Дыбенко спросил Севастьянова: кому, по его понятиям, [108] принадлежит власть на корабле? Тот ответил без запинки:
— Это написано в уставах: командиру, старшему офицеру, дежурному офицеру.
Он ни словом не обмолвился ни о судовых комитетах, ни о Центральном комитете Балтийского флота, высшем органе военно-административной власти. В пояснение своего поступка добавил:
— Я действовал по старым законам. Новых законов я не знал.
Центральный комитет Балтийского флота распорядился передать дело Севастьянова в руки следственной комиссии. Комиссия намеревалась арестовать мичмана, но команда миноносца просила оставить его на свободе ввиду того, что он являлся дивизионным штурманом и как флаг-офицер заведовал секретными документами. Немедленно заменить Севастьянова действительно было трудно. Комиссия оставила его на свободе, взяв подписку, что по первому требованию Центробалта он явится в Гельсингфорс...
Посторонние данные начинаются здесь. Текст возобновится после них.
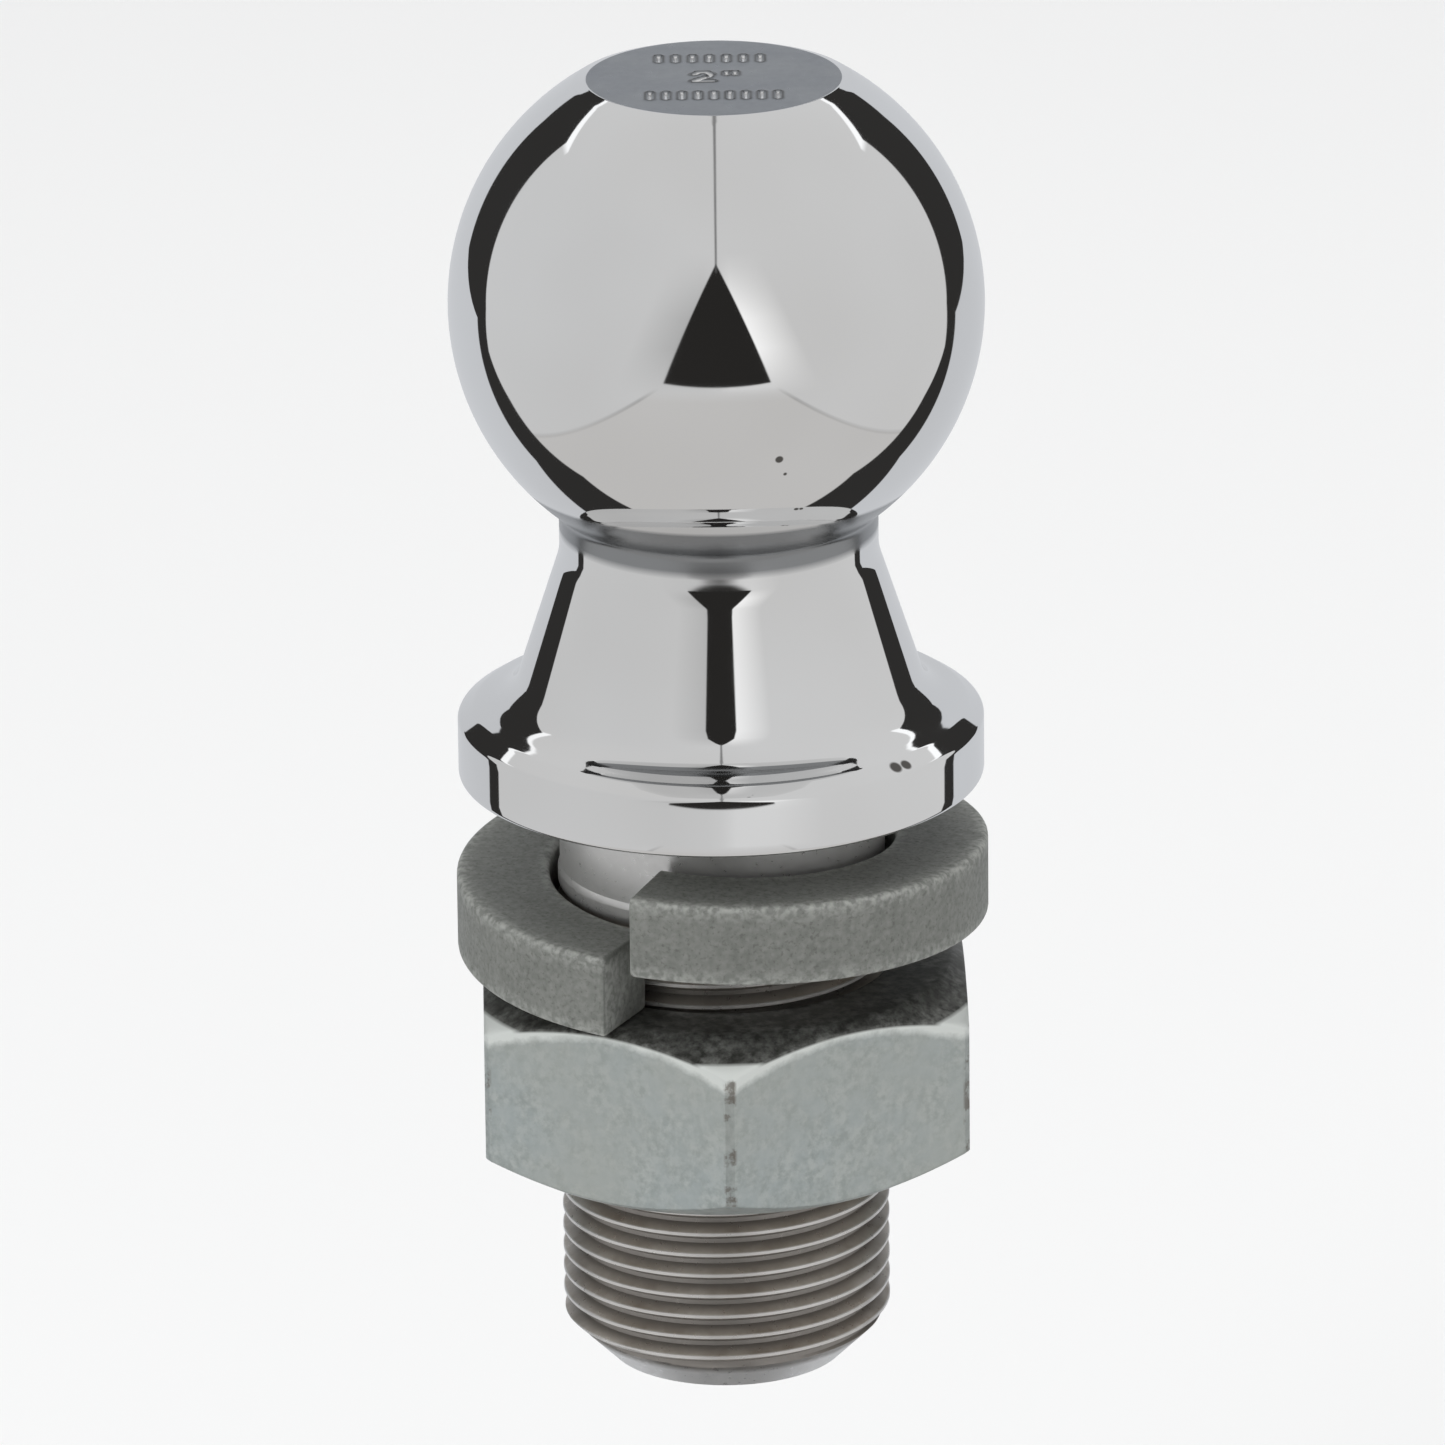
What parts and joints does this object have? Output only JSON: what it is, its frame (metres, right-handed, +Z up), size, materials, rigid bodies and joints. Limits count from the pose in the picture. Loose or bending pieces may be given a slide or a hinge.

Этот неприятный, глубоко нас возмутивший инцидент на целые сутки отсрочил наш отъезд. Лишь на следующий день, 15 июня, мы наконец выбрались из Гельсингфорса. Нам были предоставлены места на пассажирском пароходе.
Здесь я случайно встретился с моим бывшим товарищем по реальному училищу Владимиром Андреевым. Он был только что произведен в мичманы военного времени и носил форму морского офицера. Вместе с ним ехало несколько других мичманов. Из их отношений я вынес впечатление, что эта морская молодежь, только что выпущенная в офицеры, еще не проникнута кастовым духом и в отличие от старого кадрового состава чрезвычайно терпимо относится к большевикам. Это уже были офицеры революционного производства.
Вскоре мы прибыли в Ревель. На допотопной конке по узким старинным улицам Ревеля проехали в Екатериненталь, где тогда помещался местный Совет. Нас встретил дежурный член исполкома матрос Радзишевский, по партийной принадлежности анархист.
В Ревельском Совете рабочих и солдатских депутатов в то время числилось 311 делегатов, из них 57 были большевиками, а при тайном голосовании число высказывавшихся [109] за большевистские резолюции достигало семидесяти{46}. Кроме того, в Совете имелось около 90 эсеров и 11 анархистов. Исполнительный комитет, состоявший из 20 человек, в партийном отношении разбивался следующим образом: 2 большевика, 2 анархиста, 2 меньшевика, остальные — эсеры и беспартийные. Председателем исполкома был эсер Шерстнев, «сочувствующий большевикам», как курьезно охарактеризовал нам его Радзишевский.
Наскоро пообедав, мы отправились на собрание представителей гарнизона, которое происходило под председательством мичмана А. А. Синицына. На этом собрании нас поразило довольно большое количество морских офицеров. Сделали там доклад информационного характера. Никаких резолюций не потребовали.
В тот же день совершенно неожиданно мне случилось выступать на рабочем собрании. Встретившиеся нам партийные товарищи эстонцы затащили в цирк, где на скамьях амфитеатра сидело несколько сотен эстонских рабочих. Ввиду того что русский язык многим здесь был непонятен, пришлось прибегнуть к посредству переводчика. Эстонцы были настроены чрезвычайно хорошо. Их симпатии к большевикам в продолжение всего заседания открыто прорывались наружу. Из всех ревельских впечатлений посещение этого митинга является наиболее приятным воспоминанием.
На следующий день мы всей компанией пошли на крейсер «Баян». Здесь я встретился со своим товарищем по выпуску из гардемаринских классов мичманом Неллисом. Он пригласил меня в свою каюту и предупредил, что матросы корабля настроены чрезвычайно враждебно к большевикам и даже сговорились выбросить нас за борт. Собрание происходило на верхней палубе. Приняли нас с ледяным холодком. Здесь в самом деле чувствовалась огромная разница по сравнению с настроением Гельсингфорса. Отношения между ораторами и аудиторией все время были натянутые, и, когда кто-то из нас резко отозвался о Временном правительстве и [110] попутно высказался против войны, стали раздаваться угрожающие возгласы, враждебные выкрики. Пришлось выпустить тов. Баранова, который обладал счастливой способностью путем смехотворных шуточек, поговорок, веселых пословиц вызвать юмористическое настроение и рассеять, таким образом, любые тучи. Ему и на этот раз удалось несколько смягчить обстановку, заставить моряков вслушаться в наши слова, почувствовать нашу искренность.